Short problem — Could you give the data below again, exactly and completely?

-=-=-=-=-

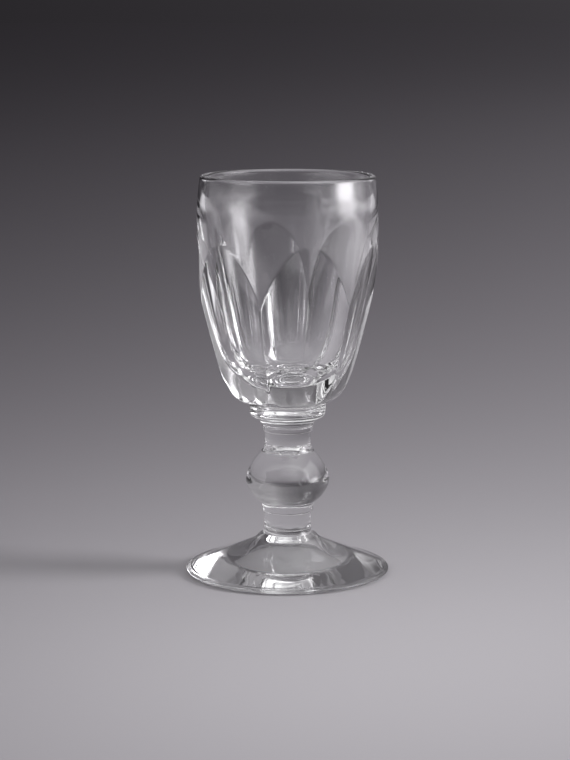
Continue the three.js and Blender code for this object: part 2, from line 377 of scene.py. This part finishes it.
def light_path(tree):
    """The light path, and a number that is 1 for a ray that comes from the glass."""
    path = tree.nodes.new("ShaderNodeLightPath").outputs
    return path, calc(tree, "MAXIMUM", path["Is Glossy Ray"], path["Is Transmission Ray"])


def noise(tree, where, size, detail):
    """A soft noise around 0.5, with features of a size in millimetres."""
    node = tree.nodes.new("ShaderNodeTexNoise")
    node.inputs["Scale"].default_value = 1 / (size * MM)
    node.inputs["Detail"].default_value = detail
    tree.links.new(where, node.inputs["Vector"])
    return node.outputs["Fac"]


def crystal(name, worn_height=0.0):
    """Clear crystal with faint cords, a skin that isn't quite even, marks and a worn base."""
    material = bpy.data.materials.new(name)
    material.use_nodes = True
    tree = material.node_tree
    shader = tree.nodes["Principled BSDF"]
    shader.inputs["IOR"].default_value = CRYSTAL_IOR
    shader.inputs["Transmission Weight"].default_value = 1.0
    where = tree.nodes.new("ShaderNodeTexCoord").outputs["Object"]

    # Cords: layers of slightly different glass, drawn out along the axis while the glass was soft
    stretched = tree.nodes.new("ShaderNodeMapping")
    stretched.inputs["Scale"].default_value = CORD_STRETCH
    tree.links.new(where, stretched.inputs["Vector"])
    cords = noise(tree, stretched.outputs["Vector"], CORD_SIZE, CORD_DETAIL)
    colour = tree.nodes.new("ShaderNodeMix")
    colour.data_type = "RGBA"
    colour.inputs["A"].default_value = (*CRYSTAL_DARK, 1)
    colour.inputs["B"].default_value = (*CRYSTAL_CLEAR, 1)
    tree.links.new(ramp(tree, cords, *CORD_LIMITS), colour.inputs["Factor"])
    tree.links.new(colour.outputs["Result"], shader.inputs["Base Color"])

    # Handling marks: small dull patches, and fine scratches on the ring that stands on the table
    marks = ramp(tree, noise(tree, where, MARK_SIZE, MARK_DETAIL), *MARK_LIMITS)
    roughness = calc(tree, "MULTIPLY", marks, MARK_ROUGHNESS)
    if worn_height:
        split = tree.nodes.new("ShaderNodeSeparateXYZ")
        tree.links.new(where, split.inputs[0])
        worn = ramp(tree, split.outputs["Z"], worn_height * MM, 0.0)
        scratches = ramp(tree, noise(tree, where, SCRATCH_SIZE, SCRATCH_DETAIL), *SCRATCH_LIMITS)
        scratches = calc(tree, "MULTIPLY_ADD", scratches, SCRATCH_SHARE, 1 - SCRATCH_SHARE)
        worn = calc(tree, "MULTIPLY", worn, scratches)
        roughness = calc(tree, "MULTIPLY_ADD", worn, WORN_ROUGHNESS, roughness)
    tree.links.new(roughness, shader.inputs["Roughness"])

    # Skin: the low waves that the tools and the fire leave
    bump = tree.nodes.new("ShaderNodeBump")
    bump.inputs["Distance"].default_value = WAVE_HEIGHT * MM
    tree.links.new(noise(tree, where, WAVE_SIZE, WAVE_DETAIL), bump.inputs["Height"])
    tree.links.new(bump.outputs["Normal"], shader.inputs["Normal"])
    return material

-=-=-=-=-

Answer to the exercise —
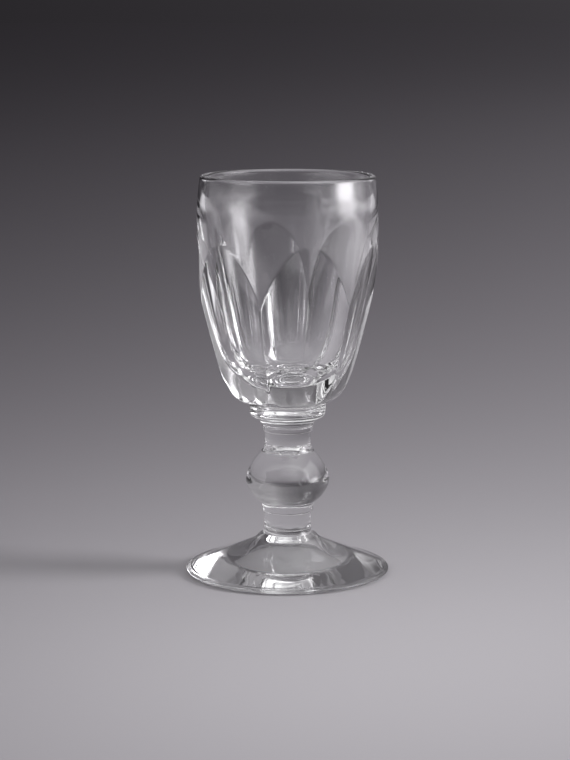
Continue the three.js and Blender code for this object: part 2, from line 377 of scene.py. This part finishes it.
def light_path(tree):
    """The light path, and a number that is 1 for a ray that comes from the glass."""
    path = tree.nodes.new("ShaderNodeLightPath").outputs
    return path, calc(tree, "MAXIMUM", path["Is Glossy Ray"], path["Is Transmission Ray"])


def noise(tree, where, size, detail):
    """A soft noise around 0.5, with features of a size in millimetres."""
    node = tree.nodes.new("ShaderNodeTexNoise")
    node.inputs["Scale"].default_value = 1 / (size * MM)
    node.inputs["Detail"].default_value = detail
    tree.links.new(where, node.inputs["Vector"])
    return node.outputs["Fac"]


def crystal(name, worn_height=0.0):
    """Clear crystal with faint cords, a skin that isn't quite even, marks and a worn base."""
    material = bpy.data.materials.new(name)
    material.use_nodes = True
    tree = material.node_tree
    shader = tree.nodes["Principled BSDF"]
    shader.inputs["IOR"].default_value = CRYSTAL_IOR
    shader.inputs["Transmission Weight"].default_value = 1.0
    where = tree.nodes.new("ShaderNodeTexCoord").outputs["Object"]

    # Cords: layers of slightly different glass, drawn out along the axis while the glass was soft
    stretched = tree.nodes.new("ShaderNodeMapping")
    stretched.inputs["Scale"].default_value = CORD_STRETCH
    tree.links.new(where, stretched.inputs["Vector"])
    cords = noise(tree, stretched.outputs["Vector"], CORD_SIZE, CORD_DETAIL)
    colour = tree.nodes.new("ShaderNodeMix")
    colour.data_type = "RGBA"
    colour.inputs["A"].default_value = (*CRYSTAL_DARK, 1)
    colour.inputs["B"].default_value = (*CRYSTAL_CLEAR, 1)
    tree.links.new(ramp(tree, cords, *CORD_LIMITS), colour.inputs["Factor"])
    tree.links.new(colour.outputs["Result"], shader.inputs["Base Color"])

    # Handling marks: small dull patches, and fine scratches on the ring that stands on the table
    marks = ramp(tree, noise(tree, where, MARK_SIZE, MARK_DETAIL), *MARK_LIMITS)
    roughness = calc(tree, "MULTIPLY", marks, MARK_ROUGHNESS)
    if worn_height:
        split = tree.nodes.new("ShaderNodeSeparateXYZ")
        tree.links.new(where, split.inputs[0])
        worn = ramp(tree, split.outputs["Z"], worn_height * MM, 0.0)
        scratches = ramp(tree, noise(tree, where, SCRATCH_SIZE, SCRATCH_DETAIL), *SCRATCH_LIMITS)
        scratches = calc(tree, "MULTIPLY_ADD", scratches, SCRATCH_SHARE, 1 - SCRATCH_SHARE)
        worn = calc(tree, "MULTIPLY", worn, scratches)
        roughness = calc(tree, "MULTIPLY_ADD", worn, WORN_ROUGHNESS, roughness)
    tree.links.new(roughness, shader.inputs["Roughness"])

    # Skin: the low waves that the tools and the fire leave
    bump = tree.nodes.new("ShaderNodeBump")
    bump.inputs["Distance"].default_value = WAVE_HEIGHT * MM
    tree.links.new(noise(tree, where, WAVE_SIZE, WAVE_DETAIL), bump.inputs["Height"])
    tree.links.new(bump.outputs["Normal"], shader.inputs["Normal"])
    return material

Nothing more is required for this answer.